Dunque leggiamo questo testo a partire dal suo sguardo, da occhi che non si fidano di noi, ma che, proprio per questo, ci salvano dalla menzogna e dalla presunzione, donandoci la consapevolezza che solo la verità ci renderà liberi. (Gv 8, 31 b)
Farci scuotere dal suo zelo
Le azioni che Gesù compie entrando nel tempio sono oggettivamente violente, e questo emerge plasticamente dai verbi e dalle parole usati: fece una fusta di cordicelle, scacciò tutti fuori, gettò a terra il denaro, rovesciò i banchi… Questi gesti aggressivi hanno una motivazione molto chiara, che sta nelle sue parole: Portate via queste cose e non fate della casa del Padre mio un mercato. L’annotazione che si legge appena dopo sull’interpretazione dei discepoli, ci riporta allo ZELO di Gesù, come chiave di lettura importante: è il suo desiderio profondo di mettere in salvo il cuore della fede. Il tempio infatti era il luogo in cui vivere in pienezza la relazione con Dio, relazione sancita dalle famose 10 parole di cui ci parla la prima lettura. E dove erano conservate queste dieci parole incise nelle due tavole della legge? Nell’arca dell’alleanza, che si trovava nel cuore del tempio, il santo dei santi, in cui nessuno poteva entrare. Ecco che l’azione distruttiva di Gesù va a demolire l’esteriorità della fede e le sue deviazioni, per riportarci invece a una dimensione più autentica, che è la relazione tra l’uomo e Dio.

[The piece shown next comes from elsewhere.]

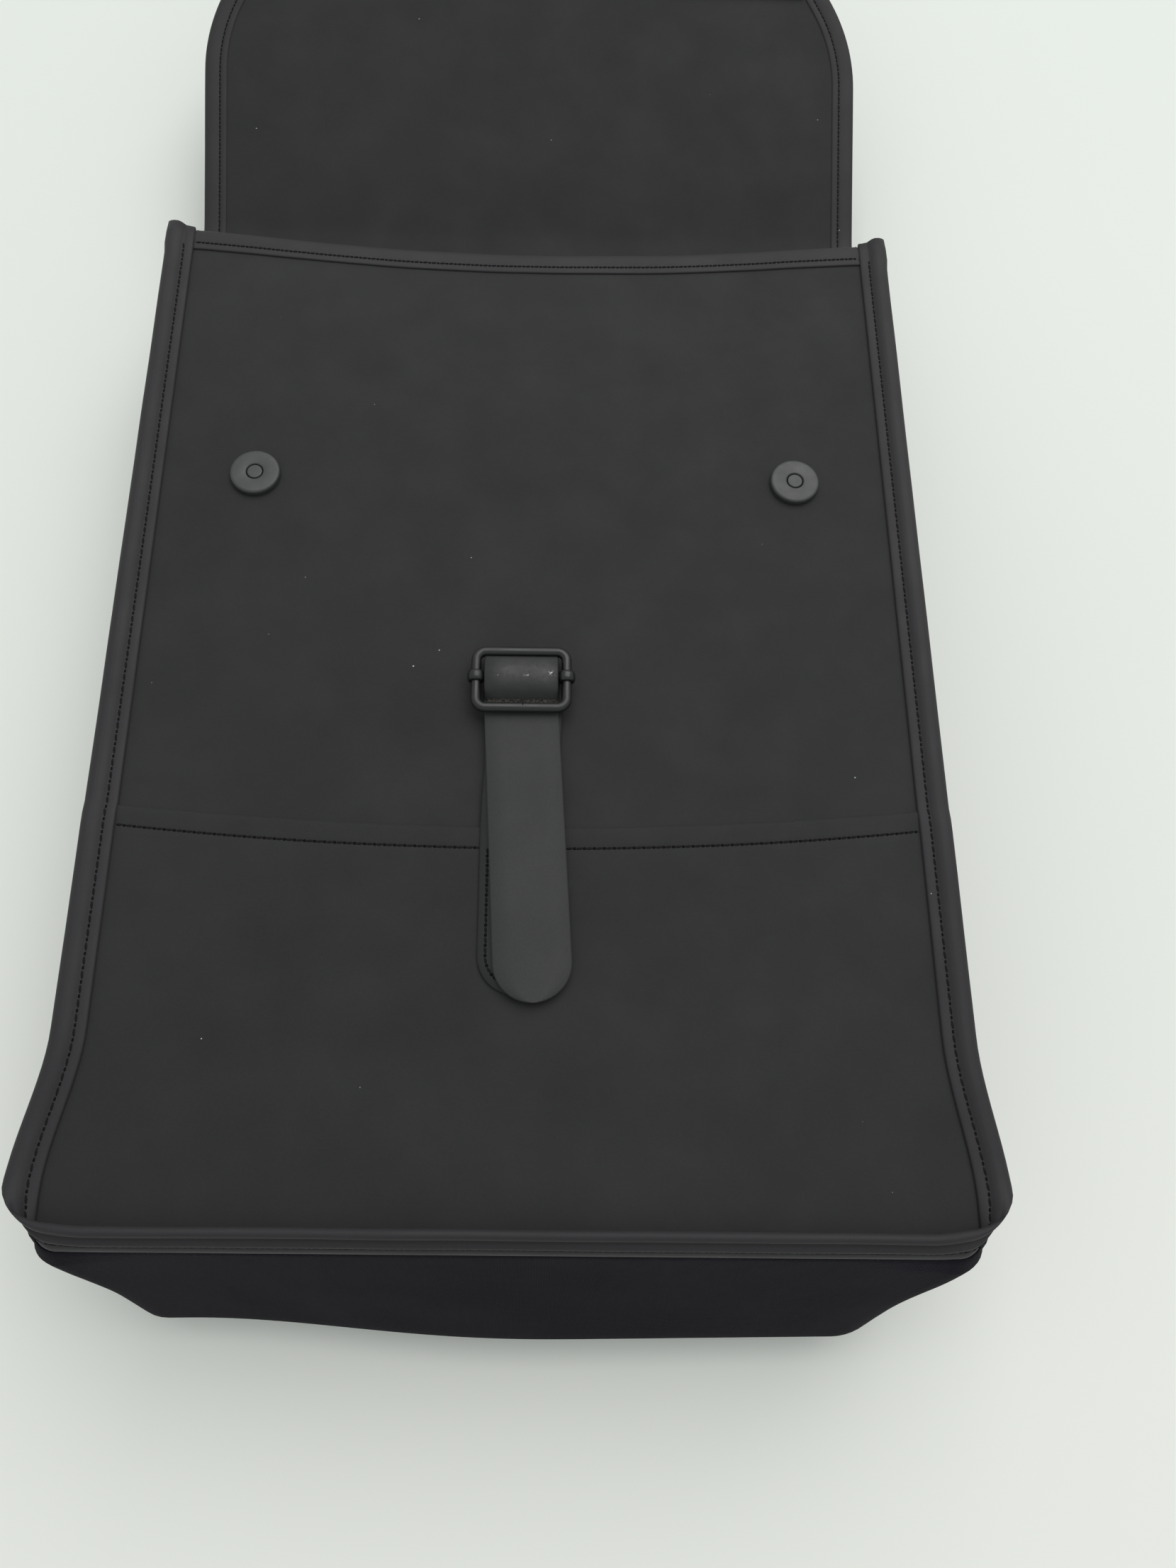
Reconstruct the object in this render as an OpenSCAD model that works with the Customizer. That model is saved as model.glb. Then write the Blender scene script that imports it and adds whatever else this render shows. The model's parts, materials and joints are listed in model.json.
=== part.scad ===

Purificazione del tempio di Alexander Andreyevich Ivanov
Ritornare a casa
Gesù vuole dare spessore alla nostra fede e per questo ci chiede di fare un salto di qualità. Dobbiamo passare da una fede – luogo di mercato – a una fede – luogo da abitare, perché possano fiorire la gratuità, la fiducia, la tenerezza. Dentro il nostro cuore si insinuano spesso atteggiamenti di arroganza, di autosufficienza, di calcolo che vengono continuamente fuori nei nostri rapporti interpersonali, sia con Dio che con gli altri. Portate via ci dice Gesù!!! Dobbiamo quindi togliere, sfrondare, fare spazio, per lasciare che emerga l’unica cosa necessaria e fondante: il rapporto col Padre.
Abbiamo sempre bisogno di guadagnare: Piega il mio cuore verso i tuoi insegnamenti, e non verso la sete di guadagno (Sl 118, 36) e tante volte strumentalizziamo anche le cose più sacre perché ci torni indietro qualcosa. Facciamo così con Dio, quando pretendiamo segretamente che egli ci esaudisca a modo nostro o quando ci crediamo così tanto religiosi, da pensare che a noi, che andiamo a messa, che preghiamo, che apparteniamo a certi gruppi ecc. non debba mai capitare niente di male. E facciamo così anche col nostro prossimo, quando coltiviamo reclami, attese indebite, pretese e rimaniamo male se non siamo riconosciuti e ricambiati. La dinamica del tornaconto e dello scambio è molto viva in noi. Gesù invece ci vuole riportare a casa. E siamo a casa quando ci sentiamo e ci scopriamo figli, quando togliamo le maschere, quando viviamo una libertà vera, fondata sull’amore incondizionato di Dio: è lui che ci rende adulti, responsabili, maturi, capaci a nostra volta di amare gratuitamente.
Recuperare l’essenziale
Gesù ci sta dicendo: via i fronzoli, via le abitudini, via i gesti vuoti, via le mediocrità… recuperate il cuore, non lasciatevi rubare lo spazio più sacro e importante. E questo spazio sacro non è fatto di mattoni e di pietre, ma è il suo stesso corpo spezzato e donato: Distruggete questo tempio e in tre giorni lo farò risorgere! È il tempio della nostra interiorità redenta, fondata sul Cristo crocifisso, di cui ci parla Paolo nella seconda lettura, mentre i Giudei cercano segni e i Greci la sapienza. Questo dobbiamo custodire e salvaguardare al centro della nostra vita: la sapienza della croce. Ecco la bella notizia! Solo Gesù crocifisso e risorto, con la sua Pasqua può farci fare questo passaggio e questa conversione del cuore. Stiamo parlando dell’eucaristia, non solo come sacramento, ma come orizzonte di vita, trasfigurata in Cristo.
Allora capiamo che quello che ha fatto Gesù nei versetti precedenti, è davvero un’opera di distruzione e de-costruzione, per salvare e aiutarci a salvare l’essenziale. Possiamo anche avere il tempio più bello e grande del mondo, ma se perdiamo il cuore della fede, abbiamo perso tutto. Questo è vero per qualsiasi realtà della nostra vita: per la nostra vocazione (qualsiasi essa sia), per le nostre amicizie, per il nostro lavoro. C’è sempre un’essenziale a cui tornare, da disseppellire e rispolverare, per non perdere l’orizzonte di senso in cui ci muoviamo ed esistiamo.